WHEAT found some positive news in the USDA report. Even though U.S. wheat production for the ‘05/’06 marketing year now stands 7 million bushels above the last estimate, the season average farm price estimate was left unchanged from December. Ending stock numbers were left unchanged at 542 million bushels for the ‘05/’06 year with production estimates now at 2.105 billion bushels and increased imports. That news was not enough to offset the sharply lower close on the CBOT of 6.0¢/bu on the MAR’06 at $3.286/bu. The rest of the nearby “5“ in Chicago were down a range of 5.4¢/bu to 6.4¢/bu with the MAY ’06 down 6.4¢/bu at $3.386/bu and the JULY’06 down 5.6¢/bu to $3.48/bu. In Kansas City the MAR’06 closed down 8¢/bu at $3.75.3/bu while the MAY’06 finished down 7.5¢/bu at $.377/bu. Volume on the CBOT, the KCBT, and the MGEX was light to moderate as technical sell-stop orders by the funds drove prices lower. Funds had sold 3,500 contracts by noon as sales accelerated with sell-stops in the MAR’06 below $3.31/bu. Friday’s CFTC trade data for the CBOT showed lower net short positions of large speculators in futures/options combined. New-crop JULY’06 was supported by increasingly dry weather in the Plains and bullish holdover action from last week’s USDA report of lower planted acreage. The actual call for export inspections disappointingly showed exports down a range of 3.2 – 7.2 million bushels from trade estimates.
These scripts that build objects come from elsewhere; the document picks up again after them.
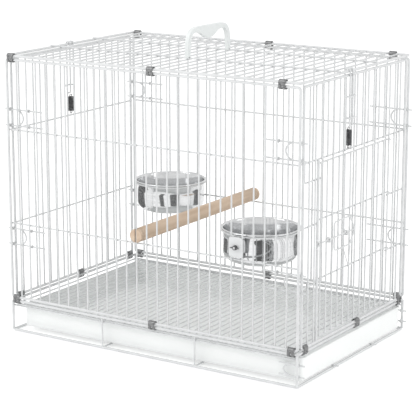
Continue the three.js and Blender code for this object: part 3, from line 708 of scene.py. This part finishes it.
# Each level is (how far in, how high), up the outside, over the lip and down the inside.
levels = [
    (lip_in + 3.0, foot), (lip_in + 0.9, foot + 0.5), (lip_in, foot + 2.5),
    (lip_in, brim - TRAY_LIP - TRAY_EDGE), (lip_in, brim - TRAY_LIP),
    (TRAY_EDGE, brim - TRAY_LIP), (0, brim - TRAY_LIP + TRAY_EDGE),
    (0, brim - TRAY_EDGE), (TRAY_EDGE, brim),
    (lip_in + TRAY_WALL - TRAY_EDGE, brim), (lip_in + TRAY_WALL, brim - TRAY_EDGE),
    (lip_in + TRAY_WALL, foot + TRAY_WALL + 3.0), (lip_in + TRAY_WALL + 1.0, foot + TRAY_WALL + 0.8),
    (lip_in + TRAY_WALL + 3.5, foot + TRAY_WALL),
]
tray = new_shape()
add_rings(tray, [rounded_ring(outline, inset, z, corner) for inset, z in levels])
make_piece("moulded_tray", tray, tray_plastic, "tray", ["tray"])

# ---- Floor grate -----------------------------------------------------------------------------
# Fine wires from front to back on a rod rectangle. The birds walk on it and what falls through
# lands in the tray.
GRATE_ROD = 2.8
GRATE_WIRE = 2.0
GRATE_GAPS = 42
GRATE_BEND = 3.0

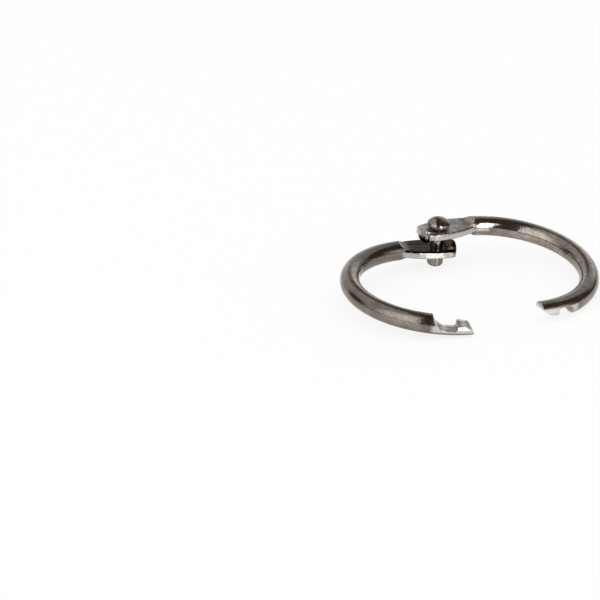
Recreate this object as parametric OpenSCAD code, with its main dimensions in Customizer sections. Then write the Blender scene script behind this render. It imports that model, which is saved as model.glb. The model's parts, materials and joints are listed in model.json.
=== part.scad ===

News that Egypt bypassed U.S. wheat for wheat from France, Austria, and Russia while Algeria bought 5.5 million bushels from the EU facilitated resistance. The bright spot was that on Wednesday South Korea made an offer to buy 750,000 bushels of U.S. wheat. The Texas and Oklahoma wheat crops remain under unrelenting stress amid above normal temperatures and more dry weather in the forecast. The ’05 crop has been sold for some time now. Hedgers should consider forward pricing up to 25% of the ’06 crop in the JULY’0 Wheat futures.